As the puzzle pieces fall into place, the reader learns the whole satisfying story of the missing tea bowl. But it’s also the story of two women from opposite sides of the globe, whose futures depend on finding this rare masterpiece. They soon discover that neither can possess it without the other’s help, and unless they find common ground, both will lose what’s most dear to them.
Norm: How much research did you do before writing the novel?
Jonelle: If you don’t count being in Japan for eighteen years—which provided all the challenges and mixed feelings about what it’s like to be a foreigner living in Tokyo—it took about two years of exploring an obscure village near Kyoto during every season and in every kind of weather to make that place come alive.
I also badgered many a docent for details at restored traditional farmhouses, annoyed many a potter at his wheel, paid my respects at the mountain convent where one of the characters is sent by her family, and traveled around to every museum show featuring works from the Six Ancient Kilns (using my American phone to take furtive forbidden reference photos, because it doesn’t make the super-loud shutter sound that’s required by law in Japan).
Norm: What was the time-line between the time you decided to write your book and publication? What were the major events along the way?
Jonelle: I started outlining a book about a stolen tea bowl long before I had an agent, but it didn’t turn into The Last Tea Bowl Thief until ten years and four other books later.
Along the way, I found my agent, endured trial by fire learning how to post, tweet, blog and Instagram, and steadily acquired the ten thousand hours of writing that finally led to the lucky day my editor at Seventh Street Books plucked this manuscript from the thousands bamming on his door.

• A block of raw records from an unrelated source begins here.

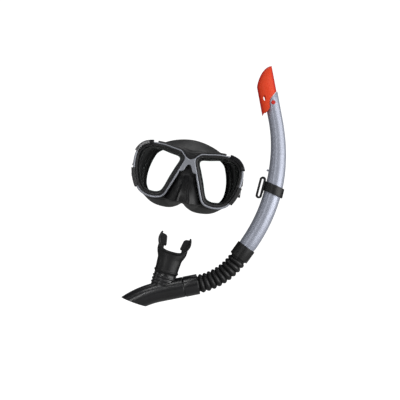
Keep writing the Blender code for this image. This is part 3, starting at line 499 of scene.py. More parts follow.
def silver_look():
    """Silver-grey paint with fine metal flakes."""
    look = Look("silver_paint")
    flakes = look.noise(5200, 1)
    look.set(
        Base_Color=look.ramp(flakes, (0.3, (0.17, 0.178, 0.2)), (0.75, (0.25, 0.26, 0.29))),
        Roughness=look.spread(look.noise(90, 4), 0.3, 0.42),
        Metallic=0.35,
    )
    look.bump(flakes, 0.012)
    return look.material


def pearl_look():
    """Blue-grey pearl plastic, a little uneven in gloss and in surface."""
    look = Look("pearl_tube")
    look.set(
        Base_Color=look.ramp(look.noise(4200, 1), (0.3, (0.235, 0.25, 0.3)), (0.72, (0.295, 0.312, 0.37))),
        Roughness=look.spread(look.noise(60, 4), 0.36, 0.42),
        Metallic=0.4,
    )
    look.bump(look.noise(90, 3), 0.0012)
    return look.material


RED_PAINTED_GLOW = 0.7  # painted glow: the red plastic shines with light of its own, in place of the light that enters bright red plastic and comes back out
RED_DEPTH = (1.0, 0.2, 0.06)  # how far red, green and blue light travel inside it, against each other


def red_look(name, face, rim, edge):
    """Translucent red plastic with painted shade and a painted glow: the colour is deeper where the wall is
    seen edge-on, partly the real depth of the plastic there and partly shade painted along its rims.
    """
    look = Look(name)
    facing = look.node("ShaderNodeLayerWeight", Blend=0.3)
    add = look.node("ShaderNodeMath")
    look.link(facing.outputs["Facing"], add.inputs[0])
    look.link(look.spread(look.noise(60, 3), -0.05, 0.05), add.inputs[1])
    # The colour is painted darker towards the edges seen edge-on: partly the deeper tone of thicker plastic
    # there, partly painted shade along the rims.
    depth = look.ramp(add.outputs["Value"], (0.14, face), (0.36, rim), (0.9, edge))
    # Base colour and glow both carry this painted edge shade; the glow is painted light, since the part is
    # no lamp.
    look.set(
        Base_Color=depth,
        Emission_Color=depth,
        Emission_Strength=RED_PAINTED_GLOW,
        Roughness=look.spread(look.noise(140, 4), 0.42, 0.52),
        Specular_IOR_Level=0.18,
        Subsurface_Weight=0.12,
        Subsurface_Radius=RED_DEPTH,
        Subsurface_Scale=2 * MM,
    )
    look.bump(look.noise(380, 3), 0.006)
    return look.material


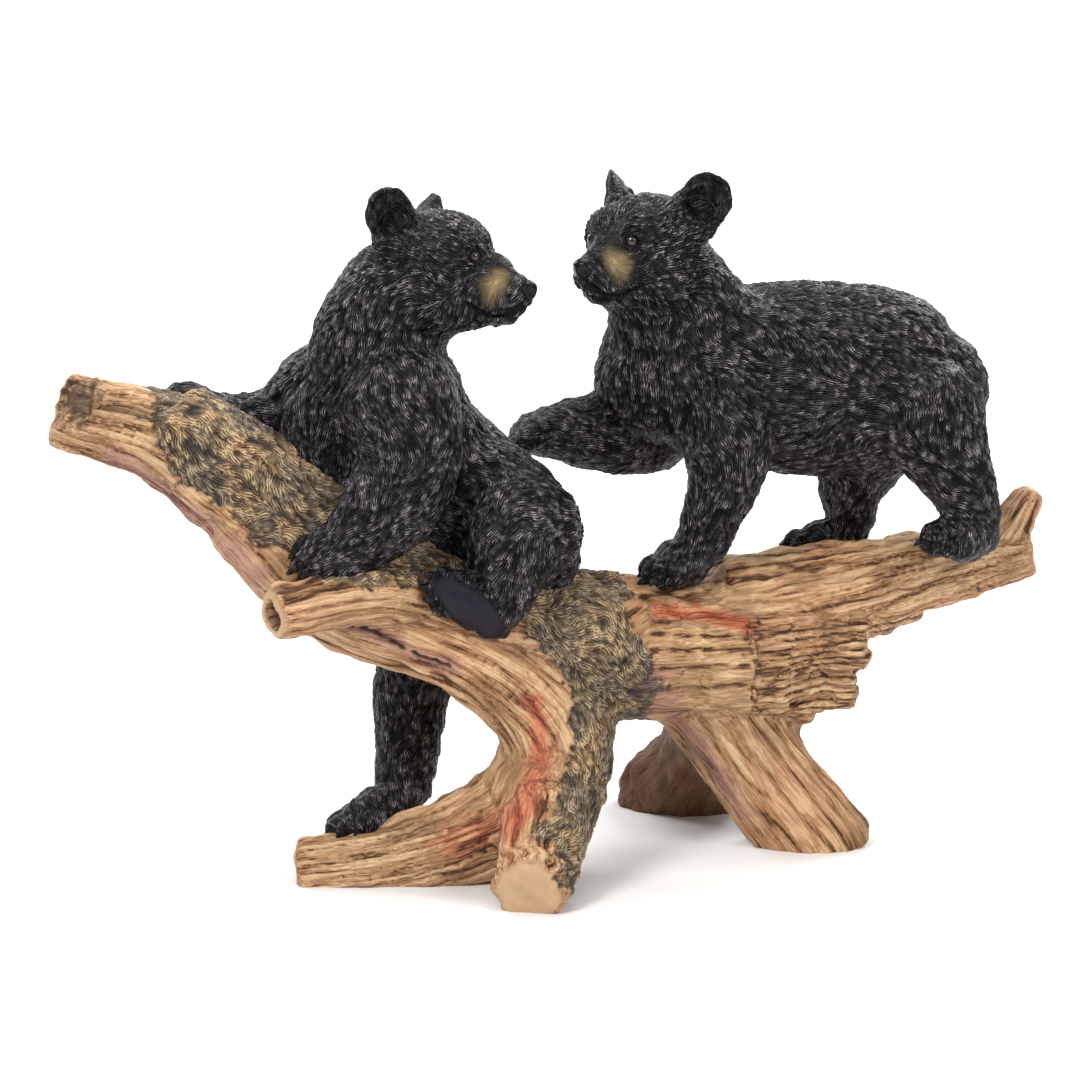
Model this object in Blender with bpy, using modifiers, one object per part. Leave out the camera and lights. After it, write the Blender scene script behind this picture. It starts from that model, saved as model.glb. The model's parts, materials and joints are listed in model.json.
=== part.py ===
"""Garden statue: two bear cubs on a driftwood log.

Three castings, bonded where they touch: the log, which stands on four feet of its own, the cub that
climbs over its raised left end, and the cub that stands on its right end.
The statue faces -Y. X runs along the log, Z is up, and the ground is Z = 0.
"""

import math

import bmesh
import bpy
import numpy as np
from mathutils import Matrix, Vector

# Driving dimensions, in metres
STATUE_LENGTH = 0.800
SEAT_GAP = 0.0003
EAR_RADIUS = 0.0215
EAR_THICKNESS = 0.009
EAR_BOWL_DEPTH = 0.006
EYE_RADIUS = 0.0048
NOSE_WIDTH = 0.019
CLAW_LENGTH = 0.012
CLAW_RADIUS = 0.0027
GRAIN_DEPTH = 0.0035
GRAIN_PITCH = 0.021
STUB_BORE_RADIUS = 0.012
STUB_BORE_DEPTH = 0.016
BEAM_BORE_RADIUS = 0.017
BEAM_BORE_DEPTH = 0.014

# Fineness of the surfaces, in metres, passes and triangles
CORE_VOXEL = 0.005
FORM_VOXEL = 0.0028
CUB_CORE_PASSES = 10
LOG_CORE_PASSES = 5
FORM_PASSES = 2
CUB_TRIANGLES = 2620
LOG_TRIANGLES = 3850

# The statue is laid out on a drawing that is 800 long: one drawing unit is a millimetre at full size
DRAWING_LENGTH = 800
UNIT = STATUE_LENGTH / DRAWING_LENGTH

# Limbs are lists of (x, y, z, radius) stations on the drawing, with the share of their height
# that they are deep. The first and last stations of a sawn or broken limb are flat ends.
LOG_LIMBS = {
    "beam": ([(-378, -20, 378, 29), (-352, -20, 370, 30), (-300, -20, 356, 35), (-250, -20, 323, 41),
              (-198, -20, 285, 43), (-135, -20, 241, 45), (-64, -15, 211, 47), (20, 5, 190, 50)], 1.08),
    "sweep": ([(-240, -30, 292, 28), (-188, -36, 242, 31), (-149, -40, 218, 30), (-110, -41, 204, 29),
               (-71, -39, 190, 31), (-34, -35, 169, 35), (0, -28, 137, 40), (14, -22, 100, 43),
               (-4, -26, 63, 43)], 1.0),
    "trunk": ([(60, 20, 182, 50), (20, 2, 152, 44), (13, -8, 105, 44), (-8, -18, 58, 44),
               (-62, -24, 28, 39), (-129, -25, 10, 33), (-194, -25, 1, 30)], 1.0),
    "root": ([(12, -40, 84, 38), (4, -74, 48, 34), (-4, -104, 25, 31), (-9, -129, 18, 28)], 1.0),
    "branch": ([(-204, -108, 230, 22), (-179, -93, 233, 22), (-150, -84, 237, 22), (-118, -70, 238, 20),
                (-90, -52, 230, 17)], 1.0),
    "spar": ([(20, 10, 186, 50), (65, 30, 176, 57), (130, 55, 172, 60), (194, 68, 175, 58)], 1.0),
    "heartwood": ([(130, 60, 178, 52), (192, 70, 178, 53), (249, 78, 173, 50)], 0.95),
    "tip": ([(150, 62, 198, 48), (203, 70, 205, 45), (270, 80, 217, 40), (319, 85, 229, 33),
             (378, 88, 240, 25), (408, 88, 246, 20)], 1.1),
    "horn": ([(372, 88, 244, 20), (388, 88, 262, 19), (399, 88, 282, 16), (409, 88, 299, 11)], 1.0),
    "front_leg": ([(125, 52, 145, 44), (160, 60, 98, 42), (194, 68, 50, 43), (228, 75, 6, 45),
                   (240, 77, -14, 46)], 0.75),
    "back_leg": ([(152, 85, 130, 38), (150, 125, 94, 38), (142, 165, 52, 42), (132, 190, 22, 48)], 0.8),
    "knee": ([(180, 84, 122, 26), (212, 88, 90, 17)], 1.0),
}
BARK_LIMBS = {
    "beam_bark": ([(-292, -20, 367, 36), (-252, -20, 334, 44), (-200, -18, 296, 47), (-135, -16, 252, 49),
                   (-64, -10, 222, 49), (0, 5, 196, 50)], 1.05),
    "collar": ([(-8, 0, 196, 48), (40, 14, 186, 54), (86, 36, 177, 58), (104, 44, 174, 55)], 1.05),
    "trunk_bark": ([(44, 14, 166, 46), (22, 2, 130, 38), (20, -4, 92, 36), (5, -10, 52, 38)], 1.0),
    "burr": ([(28, 2, 224, 19), (62, 8, 228, 16)], 1.0),
}
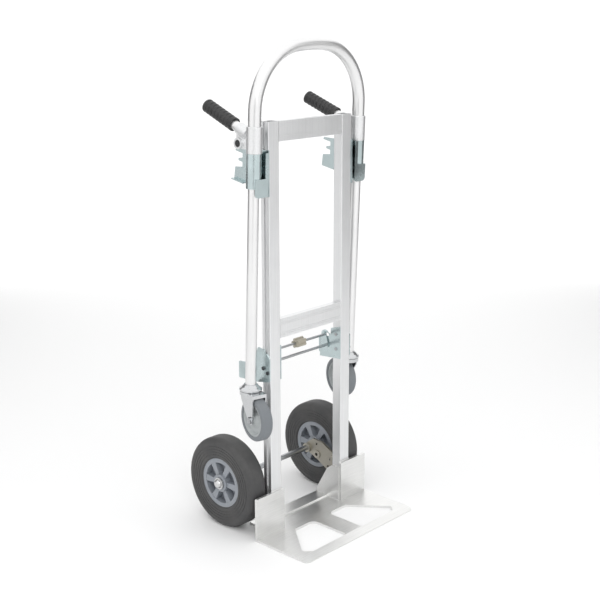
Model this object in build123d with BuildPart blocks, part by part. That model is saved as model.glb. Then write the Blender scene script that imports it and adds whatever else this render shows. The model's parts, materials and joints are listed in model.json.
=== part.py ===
"""Convertible hand truck: a ladder frame on a nose plate, with a loop handle that slides and folds.

Millimetres. +Z is up, the nose points to -Y and +X is the right-hand side seen from the nose. The origin is
on the underside of the nose plate, on the centre line and in line with the front faces of its upright wings.
Right-hand pieces are modelled and mirrored. The handle, its brackets and casters stand in a leaned frame.
"""
import os
from math import asin, atan2, cos, degrees, radians, sin, sqrt

from build123d import *

# ---------------------------------------------------------------- clearances
FIT = 0.05  # radial, a piece seated in another of the same body
RUNNING = 0.06  # radial, a pin in the hole that turns on it
GAP = 0.3  # between faces of pieces that move past each other
SLIDE_CLEAR = 0.3  # radial, handle tube in its guide bush

# ---------------------------------------------------------------- nose plate
NOSE_W = 457.0
NOSE_REACH = 185.0
NOSE_T = 7.0
NOSE_EDGE_T = 2.5
NOSE_BEVEL = 32.0
NOSE_CORNER_R = 14.0
NOSE_TAIL = 97.0
WINDOW_REAR_Y = -28.0
WINDOW_RIM = 31.0  # from the plate's front edge to the windows
WINDOW_CUT = (21.0, 20.0)  # cut across a window's outer corner, along X and Y
RIB_HALF = 32.0  # half of the centre rib between the windows
WINDOW_REAR_X = 108.0
WINDOW_SIDE = 36.0  # from the outer corner of a window to the side of the plate
WINDOW_R = 9.0
WINDOW_REAR_R = 20.0  # at the rear end of the centre rib
STRIP_D = 47.0
STRIP_T = 5.0
WING_H = 119.0
WING_T = 8.0
WING_LAP = 4.0  # how far a wing reaches inside the rail's inner face
WING_CORNER = 4.0
GUSSET_T = 6.0
GUSSET_H = 104.0
GUSSET_TOP_D = 15.0

# ---------------------------------------------------------------- rails and crossbars
RAIL_INNER = 124.0
RAIL_W = 39.0
RAIL_D = 30.0
RAIL_WALL = 3.0
RAIL_EDGE_R = 2.0
RAIL_TOP = 1142.0
GROOVE_W = 7.0
GROOVE_DEPTH = 4.0
BAR_H = 53.0
BAR_D = 19.0
BAR_WALL = 3.0
BAR_LIP = 9.0
BAR_REED_W = 3.0
BAR_REED_DEPTH = 0.8
BAR_REED_Z = (-17.0, -12.0, 12.0, 17.0)
MID_BAR_TOP = 614.0
CLEAT_LEG = 22.0
CLEAT_T = 3.0
CLEAT_H = 34.0
RIVET_R = 2.4
RIVET_HEAD_R = 4.6
RIVET_HEAD_T = 1.8
RIVET_TAIL_R = 2.7
CLEAT_RIVET_Z = 10.0

# ---------------------------------------------------------------- axle and main wheels
AXLE_R = 7.95
AXLE_Y = 150.0
TYRE_R = 130.5
TYRE_W = 61.0
WHEEL_GAP = 3.0  # from the side of a rail to the tyre
TYRE_SHOULDER = 17.0
SIDE_GROOVE = (1.6, 0.9)  # width, depth
SIDE_GROOVE_PITCH = 8.0
SIDE_GROOVES = 4
RIM_R = 71.0
RIM_T = 12.0
RIM_INSET = 4.0  # rim inside the tyre, on each side
SPOKES = 6
SPOKE_ROOT_W = 12.0
SPOKE_TIP_W = 20.0
SPOKE_INSET = 5.0  # inside the tyre, on each side
WEB_T = 8.0
HUB_R = 25.0
HUB_PROUD = 1.5  # hub outside the tyre, on each side
BEARING_R = 17.5
BEARING_W = 11.0
HUB_BORE_R = 12.0
CAP_R = 14.0
CAP_L = 9.0
WASHER_T = 2.5
BRACKET_BOSS_R = 14.0
BRACKET_BOSS_W = 24.0
BRACKET_WEB_T = 8.0
BRACKET_FLANGE_T = 8.0
BRACKET_FLANGE = (-61.0, 5.0)  # bottom and top, from the axle's height
BRACKET_EYE = (-37.0, -13.0, 13.0, 5.0)  # y and z from the axle, outer radius, bore radius
BRACKET_SMALL_HOLES = ((-35.0, 19.0, 3.2), (-81.0, -40.0, 3.8))  # y and z from the axle, radius
BRACKET_BOLT_X = 12.5
BRACKET_BOLT_Z = (-47.0, -9.0)  # from the axle's height
BOLT_R = 4.0
BOLT_HEX = 6.5
BOLT_HEAD_T = 4.5

# ---------------------------------------------------------------- handle
LEAN = 2.23  # degrees, the handle's feet stand further back than its top
HANDLE_FOOT_Y = 61.7  # where the handle's plane meets the floor
HANDLE_GAP = 39.5  # from the side of a rail to the middle of a leg
TUBE_R = 17.2  # of the loop
LEG_R = 14.8  # of the two legs below it
TUBE_WALL = 2.2
LOOP_RISE = 252.0  # top of the loop above the joint in the tube
LOOP_CORNER_R = 165.0
LOOP_CROWN_R = 500.0
TUBE_JOINT = 134.0  # this and the next four are heights above the fold pivot
CASTING = (100.0, 168.0)
GRIP_AXIS = 137.0
BOSS = 121.0
SLEEVE_FOOT = 10.0
CASTING_T = 3.5
CASTING_WEB_T = 16.0
GRIP_RISE = 19.8
GRIP_TOE_IN = 2.4
GRIP_TUBE_R = 12.7
GRIP_TUBE_WALL = 2.0
GRIP_R = 18.5
GRIP_START = 82.0
GRIP_L = 118.0
SOCKET_R = 16.5
SOCKET_END = 60.0
SOCKET_START = 24.0
BOSS_Y = 46.0
BOSS_R = 14.5
BOSS_BORE_R = 9.5
PLUG_INSET = 1.0  # of the plug, inside each end of the bore
BOSS_REACH = (15.0, 15.0)  # from the middle of the leg, inwards and outwards

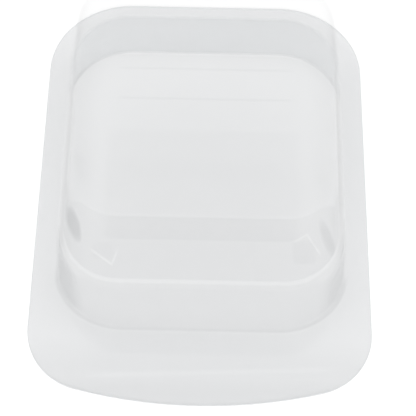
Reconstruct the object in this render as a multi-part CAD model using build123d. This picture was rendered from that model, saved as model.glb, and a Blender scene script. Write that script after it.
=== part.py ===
from build123d import *
import math
import os

# A clear one-piece soap mould, vacuum-formed from a single thin sheet.
# It stands on its flat rim with the cavity upside down, so the block that shapes the
# soap rises from the rim like a low box with rounded corners and drafted walls.
# Millimetres. X runs across the mould, Y along it, Z up from the face the rim rests on.
# The origin is the middle of the rim's underside.

# The formed sheet
SHEET = 0.8

# The flat rim: straight sides and back end, and a front end that bows outwards
RIM_WIDTH = 133.0
RIM_LENGTH = 188.0
FRONT_BOW_RADIUS = 190.0
FRONT_CORNER_RADIUS = 26.0
BACK_CORNER_RADIUS = 34.5

# The soap block, measured outside the sheet where the walls meet the rim
BLOCK_WIDTH = 115.0
BLOCK_LENGTH = 132.0
BLOCK_CORNER_RADIUS = 27.0
BLOCK_HEIGHT = 32.5
BLOCK_SHIFT_Y = 3.0
WALL_DRAFT = 5.5

# The sheet's outside radii where it turns
TOP_EDGE_RADIUS = 3.4
FOOT_RADIUS = 1.5


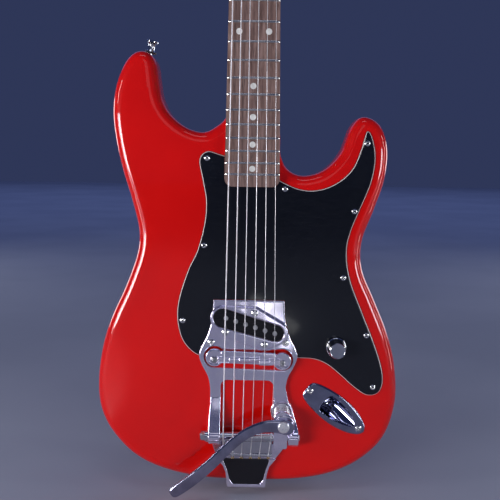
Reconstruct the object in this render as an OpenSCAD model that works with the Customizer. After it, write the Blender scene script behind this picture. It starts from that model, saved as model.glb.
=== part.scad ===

Norm: It is said that writers should write what they know. Were there any elements of the book that forced you to step out of your comfort zone, and if so, how did you approach this part of the writing?
Jonelle: Ahahahaha, one of the main characters in The Last Tea Bowl Thief is a foreign woman who has lived in Japan for years, and I bet you can guess whose living-outside-the-comfort-zone experiences got poured into her!
Not one pair of pants in all of Japan fits her, the last empty seats on the subway train are always next to her, and her command of honorific Japanese sometimes has the opposite effect from what was intended. I once heard someone describe being a foreigner in Japan as being immersed in a weak acid bath—at first, it’s just nice and warm, then after a while, it starts to itch a little.
The longer you’re there, the more sensitive you become, until the only way to escape the discomfort is to find a way to desensitize yourself, or run away, screaming.
My Japanese is now fluent and I’ve learned to snag the coveted spot standing next to the subway door instead of sitting, but the truth is, Japanese natives will never see me as anything but a foreigner. After writing The Last Tea Bowl Thief, though, I can now be mildly amused by that, saying to myself, “It’s all material.”
Norm: Do you agree that to have good drama there must be an emotional charge that usually comes from the individual squaring off against antagonists either out in the world or within himself or herself? If so, please elaborate and how does it fit into you novel?
Jonelle: I agree that kind of emotional conflict is absolutely necessary to the telling of a good tale.
In The Last Tea Bowl Thief, all kinds of people want to possess the missing tea bowl for all kinds of reasons, some of them noble and some of them not, but all of them achingly human. Desiring something enough to steal it sets up both an internal conflict (with the character’s conscience) and an external one (can they get away with it?) The conflict ripples out from there, affecting everyone from the person the tea bowl was stolen from to those whose mission is to catch the thief.
Norm: Are you working on any books/projects that you would like to share with us? (We would love to hear all about them!)
Jonelle: I haven’t started my next book yet (although I admit I’m thinking about it!) because I’ve been busy launching a monthly newsletter called Japanagram that covers topics like little-known but truly excellent stuff to do outside the big cities (firewalking at Mt. Takao!), Japanese home cooking (all the delicious foods you’ll never see in restaurants), seasonal things you can only do/buy that month (like ghost lamps) and a monthly essay called Why, Japan, Why? that delves into all the puzzling things about Japan that have amused and amazed me over the years (please tell me you’ve always wondered why Oreos are more Japanese than sumo wrestlers in Japan!)
Norm: Where can our readers find out more about you and The Last Tea Bowl Thief?
Jonelle: The Last Tea Bowl Thief book website has all kind of great info and extras, like a video slideshow and how to host a killer pop-up book club (complete with the recipe for an original cocktail called The Ninth Attachment!)
I write a blog
about stuff you’ll only see in Japan called (how surprisingly) Only
In Japan, and everything you might want to know about me and my books
is at MY WEBSITE
Norm: As this interview comes to an end, what advice can you give aspiring writers that you wished you had received, or that you wished you would have listened to?
Jonelle: I suspect you lovely aspiring writers out there don’t need much inspiration to write what you love, so I’m going to throw out something practical instead: if you want to be a professional novelist these days, you also have to be a blogger, an active (and genuine) member of all the social media communities, and be prepared to spend as much time publicizing your book as you did writing it.
And you can’t wait to do these things until you have a publishing contract in hand, so devote some time every day after you finish working on your manuscript to build communities of people around you who will want to read it.
Norm: Thanks once again and good luck with all of your future endeavors.
Jonelle: Thank you so much, Norm, and thank you for giving me the opportunity to talk with you and answer such great questions!